Альманахи представляют собой сборники эпиграмм, причем отнюдь не безобидных; они надолго обеспечили Риваролю дурную славу. Сказанное о лицах способно раздразнить совсем других ос, нежели объективные аргументы. Острие своей иронии Ривароль испробовал здесь на всех, с чьим литературным стилем или политикой он был не согласен, — на Шамфоре, Мирабо, Неккере, Лафайете, Жозефе Шенье, ла Гарпе, аббате Делиле и мадам де Жанлис, не считая множества авторов, чьи имена теперь неизвестны, а может быть, никогда и не были известными.

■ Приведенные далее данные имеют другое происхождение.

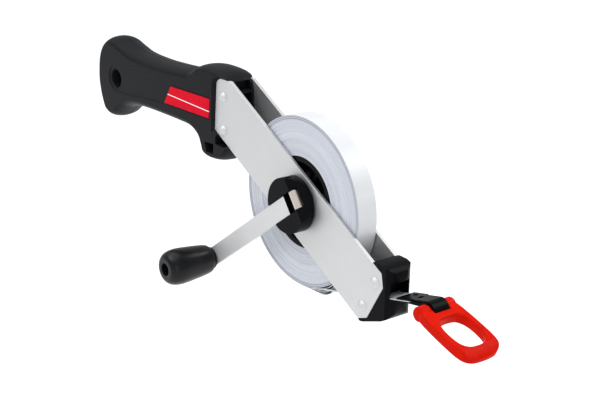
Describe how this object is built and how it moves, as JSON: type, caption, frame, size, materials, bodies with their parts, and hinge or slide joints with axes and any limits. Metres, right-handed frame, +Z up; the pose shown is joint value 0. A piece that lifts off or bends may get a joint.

«Альманах великих мужей» составлен в алфавитном порядке, и Ривароль сам говорит, что читать его можно с любой страницы, на какой он будет раскрыт, ведь и словари никто не читает методично, от корки до корки. Кроме того, при ином подходе читатель будет наказан встречей со множеством мест, ровным счетом ничего не значащих. Впрочем, добавляет он, именно эти места отличаются наибольшим портретным сходством. «Рудье. Ничего сказанного в его похвалу нельзя установить с достоверностью. Больно смотреть, как уже современники осуждают человека на такую безвестность. Что же со всеми этими именами будет через пару столетий?».